Primero intenté convencer a mis padres de la excelencia del hallazgo y de lo bien que nos vendrían ambos vehículos para hacer excursiones y que al llegar antes al destino también regresaríamos antes. Silencio como respuesta.

Luego  dije que arreglarlas no valdría mucho dinero y que, además… ( y repetía el primer argumento). Silencio.

Que, total, para tenerlas en el sabai igual daba vendérselas al chatarrero que pasaba de vez en cuando. En este punto de mi argumentación ya no hubo silencio y preguntaron a Tata Mari cuándo pasaba el chatarrero. Después dijeron para mi consternación que sí, que lo mejor sería venderlas y sacar un dinero, porque las bicis estaban viejas y eran muy peligrosas.

Yo me mordía los puños, pero felizmente encontré el argumento definitivo: «¡Pero si vosotros estáis vivos y habéis andado en bicicleta!»

Creo que mis padres no querían hacerme rabiar, sino comprobar cómo me las apañaba para argumentar mi deseo.

Intenté convencerles también de que a “la mía” le pusieran piñón libre y ruedas con cámara y cubierta pero —dándo la vuelta a mi argumento anterior— me dijeron que no, que si así había andado mi tío, también podría hacerlo yo. Pues kitto.

La bici de Tata Mari
Entre Tata Mari y yo bajamos las bicicletas, que pesaban una barbaridad, porque eran de tubo de hierro, les limpiamos el polvo por encima y las llevamos a arreglar.
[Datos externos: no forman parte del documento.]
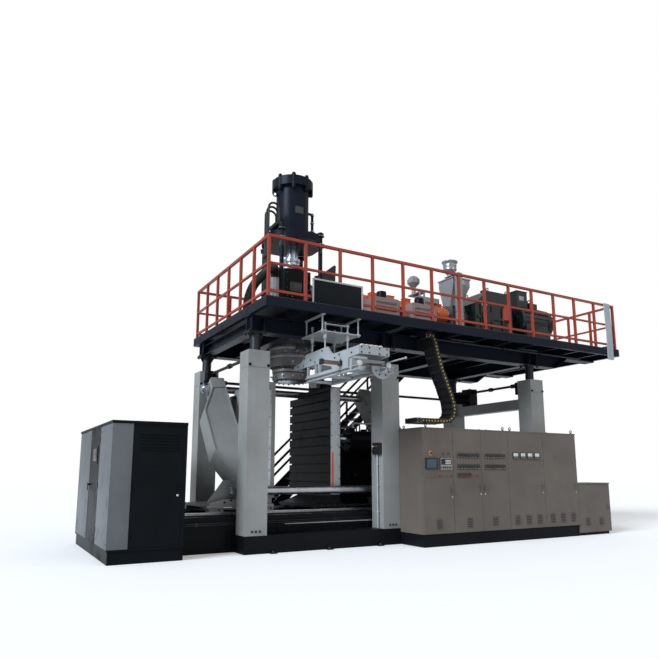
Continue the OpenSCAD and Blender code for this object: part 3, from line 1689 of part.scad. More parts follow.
// Power cabinet with openings for the louvred door and the side door
module power_cabinet() {
  color(black)
    difference() {
      union() {
        block(power_x + 20, power_end - gap, power_front + 20, power_rear - 20, 0, power_plinth + 1);
        block(power_x, power_end - gap, power_front, power_rear, power_plinth, power_h - 40);
        block(power_x - 15, power_end - gap, power_front - 15, power_rear + 15, power_h - 40, power_h);
      }
      block(front_door_x0, power_end - 60, power_front - 1, power_front + door_t + gap, power_plinth + 40,
        power_h - 80);
      block(front_door_x0 + 30, power_end - 90, power_front, -600, power_plinth + 70, power_h - 110);
      block(power_x - 1, power_x + door_t + gap, side_door_y0, side_door_y1, power_plinth + 40, power_h - 80);
      block(power_x, power_end - 90, side_door_y0 + 30, side_door_y1 - 30, power_plinth + 70, power_h - 110);
      for (y = [[-1480, -510], [500, 1100], [1150, 1750]])
        block(power_x - 1, power_x + 5, y[0], y[1], power_plinth + 30, power_h - 70);
      for (i = [0:5])
        block(power_end - 800, power_end - 200, power_rear - 25, power_rear + 1, 1500 + i * 70,
          1535 + i * 70);
    }
}

// Black front door with slanted louvres
module power_front_door() {
  x0 = front_door_x0 + seam;
  x1 = power_end - 60 - seam;
  z0 = power_plinth + 43;
  z1 = power_h - 83;
  color(black) {
    difference() {
      block(x0, x1, power_front, power_front + door_t, z0, z1);
      block(x0 + 18, x1 - 18, power_front + 6, power_front + door_t + 1, z0 + 18, 1640);
      for (i = [0:5])
        block(x0 + 90, x1 - 90, power_front - 1, power_front + door_t + 1, 1703 + i * 50, 1723 + i * 50);
    }
    for (i = [0:5])
      along_x(x0 + 80, x1 - 80)
        polygon([
          [power_front, 1726 + i * 50], [power_front - 16, 1700 + i * 50], [power_front - 12, 1698 + i * 50],
          [power_front + 8, 1726 + i * 50], [power_front + 8, 1734 + i * 50], [power_front, 1734 + i * 50]
        ]);
    rod_y(x1 - 60, power_front - 30, power_front + 1, 1150, 34);
    block(x1 - 72, x1 - 48, power_front - 40, power_front - 29, 1050, 1180);
    hinge_barrels(x0 + 3, power_front - 4, [400, 1100, 1850]);
  }
}

// Dark centre panel on the cabinet's end, hinged like a door
module power_side_door() {
  y0 = side_door_y0 + seam;
  y1 = side_door_y1 - seam;
  z0 = power_plinth + 43;
  z1 = power_h - 83;
  color(black) {
    difference() {
      block(power_x, power_x + door_t, y0, y1, z0, z1);
      block(power_x + 6, power_x + door_t + 1, y0 + 18, y1 - 18, z0 + 18, z1 - 18);
    }
    rod_x(power_x - 30, power_x + 7, y1 - 60, 1150, 34);
    block(power_x - 40, power_x - 29, y1 - 72, y1 - 48, 1050, 1180);
    block(power_x - 8, power_x + 1, y0 + 200, y1 - 300, 1500, 1800);
    hinge_barrels(power_x - 4, y0 + 3, [400, 1100, 1850]);
  }
}

clamp_bed();
bed_rails();
post_base_beams();
front_posts();
rear_posts();
post_caps();
switch_box();
lift_gearboxes();
end_crossbeam();
lift_shaft_left();
lift_shaft_mid();
lift_shaft_right();
lift_shaft_rear();
hydraulic_unit();
cabinet_plinths();
power_cabinet();
power_front_door();
power_side_door();
control_cabinet();
control_door_1();
control_door_2();
control_door_3();
control_door_4();
control_door_5();
operator_panels();
emergency_stop();
start_button();
aux_cabinet();
aux_door();
left_platen();
left_arm();
tie_bars();
right_arm();
clamp_cylinder();
right_platen();
clamp_piston();
main_girders();
deck_frame();
deck_plate();
jack_columns();
guard_rails();
stairs();
drag_chain();
press_cylinder();
press_flange();
head_block();
accumulator_head();
die_ring();
press_rod();
die_pin();
extruder_barrel();
heater_bands();
extruder_screw();
hoppers();
reduction_gearbox();
drive_motor();
blower_boxes();
manipulator_frame();
manipulator_carriage();
hydraulic_hoses();
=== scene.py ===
import bpy
import bmesh
import math
import numpy as np
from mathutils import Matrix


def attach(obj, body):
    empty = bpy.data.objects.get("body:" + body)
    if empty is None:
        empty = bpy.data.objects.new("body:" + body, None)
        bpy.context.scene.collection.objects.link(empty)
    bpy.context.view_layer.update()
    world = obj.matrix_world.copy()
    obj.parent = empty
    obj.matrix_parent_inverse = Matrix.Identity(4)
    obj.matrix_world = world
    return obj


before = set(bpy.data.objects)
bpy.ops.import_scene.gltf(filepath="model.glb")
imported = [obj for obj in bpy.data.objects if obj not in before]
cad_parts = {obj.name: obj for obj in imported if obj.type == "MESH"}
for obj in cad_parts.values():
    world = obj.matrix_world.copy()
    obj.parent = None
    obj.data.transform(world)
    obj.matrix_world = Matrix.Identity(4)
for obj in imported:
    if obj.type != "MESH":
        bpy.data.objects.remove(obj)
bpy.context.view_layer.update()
print("frame is in:", len(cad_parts), "nodes")


# the camera comes first, so the photo's frame is fixed
view = {"place": (-5.447, -11.203, 1.36), "turn": 30.0, "tilt": 9.62, "sensor": 36, "lens": 606 / 658 * 36,
        "shiftX": -0.0061, "shiftY": 0.0616, "far": 300}


def setCamera():
    data = bpy.data.cameras.new("photoCamera")
    data.sensor_width = view["sensor"]
    data.lens = view["lens"]
    data.shift_x = view["shiftX"]
    data.shift_y = view["shiftY"]
    data.clip_end = view["far"]
    camera = bpy.data.objects.new("photoCamera", data)
    camera.location = view["place"]
    camera.rotation_euler = (math.radians(90 + view["tilt"]), 0, math.radians(-view["turn"]))
    bpy.context.scene.collection.objects.link(camera)
    bpy.context.scene.camera = camera


setCamera()
print("camera set")


# directions in the frame: X runs right along the machine, Y to its rear, Z up
toRight, toLeft = (1, 0, 0), (-1, 0, 0)
toRear, toFront = (0, 1, 0), (0, -1, 0)
toTop, toFloor = (0, 0, 1), (0, 0, -1)


# shapes: every part is a pair of arrays, points (n, 3) and quads (m, 4)
def gridQuads(rows, cols, wrapRows=False, wrapCols=False):
    # quads between neighbouring points of a rows x cols grid, wrapped round where asked
    r = np.arange(rows if wrapRows else rows - 1)
    c = np.arange(cols if wrapCols else cols - 1)
    r0, c0 = np.meshgrid(r, c, indexing="ij")
    r1, c1 = (r0 + 1) % rows, (c0 + 1) % cols
    return np.stack([r0 * cols + c0, r0 * cols + c1, r1 * cols + c1, r1 * cols + c0], -1).reshape(-1, 4)


def turned(profile, steps):
    # a lathe shape: each profile point (radius, height) goes round Z as (r cos t, r sin t, z)
    p = np.asarray(profile, float)
    t = np.arange(steps) * 2 * np.pi / steps
    x = p[:, 0, None] * np.cos(t)
    y = p[:, 0, None] * np.sin(t)
    z = np.repeat(p[:, 1, None], steps, 1)
    return np.stack([x, y, z], -1).reshape(-1, 3), gridQuads(len(p), steps, wrapCols=True)


def softBlock(low, high, radius=0.004, fine=False):
    # a box with rounded edges: unit sphere directions times the radius, pushed out to the inner corners
    low, high = np.asarray(low, float), np.asarray(high, float)
    e = 1e-7
    u = np.array([-1, -0.45, -e, e, 0.45, 1]) if fine else np.array([-1, -e, e, 1])
    a, b = np.meshgrid(u, u, indexing="ij")
    one = np.ones_like(a)
    sides = [(one, a, b), (-one, b, a), (b, one, a), (a, -one, b), (a, b, one), (b, a, -one)]
    k = len(u)
    pts = np.concatenate([np.stack(s, -1).reshape(-1, 3) for s in sides])
    way = pts / np.linalg.norm(pts, axis=1, keepdims=True)
    half = (high - low) / 2
    radius = min(radius, half.min() * 0.98)
    shape = (low + high) / 2 + np.sign(pts) * (half - radius) + way * radius
    quads = np.concatenate([gridQuads(k, k) + i * k * k for i in range(6)])
    return shape, quads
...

Poca cosa tenía la mía, que no fuera engrasar, pero para la grande hubo que encargar cámaras, cubiertas y piezas para los frenos, que tardaron muchísimo en llegar.

Tata iba como una princesa, aunque la bici fuera vieja, y yo hecho un pobretayu, como decía mi abuela. Además me rompía las piernas, que tenían que servir para pedalear y para frenar. Como las gomas macizas tenían holgura, giraban sobre la llanta y como aquél bicho no paraba en seco, gastaba suela de sandalia para detenerlo o me caía. Si cogía curvas, a poco pronunciadas que fuesen, se salían las gomas y me daba unos muturrekos de aquí te espero. Siempre salía herido.

Si embargo hacía algo que maravillaba a los chicos del lugar: era capaz de andar marcha atrás, de culo, sentado en el manillar, aunque la chulada terminara en una galleta o un mal golpe en los güevos con el sillín.


Con estas singulares bicis llegamos a ir hasta Lourdetxo y al colegio de Lekaroz, camino de Pamplona, y bastante más lejos de Arizkun, camino de Otsondo. Subir las cuestas era un sufrir, pero cuesta abajo yo me embalaba siempre que no tuviera que coger curva alguna, que entrañaría un riesgo mortal de necesidad. A toda pastilla, soltaba los pies de los pedales hasta que perdiera velocidad el artefacto y pudiera volver a ponerlos. Tata Mari hacía lo mismo, faldas al aire, porque ella circulaba a la francesa y no como esas que por sujetarse la falda llevaban solo una mano en el manillar y ahí se las veían en las curvas, en las cuestas y para frenar.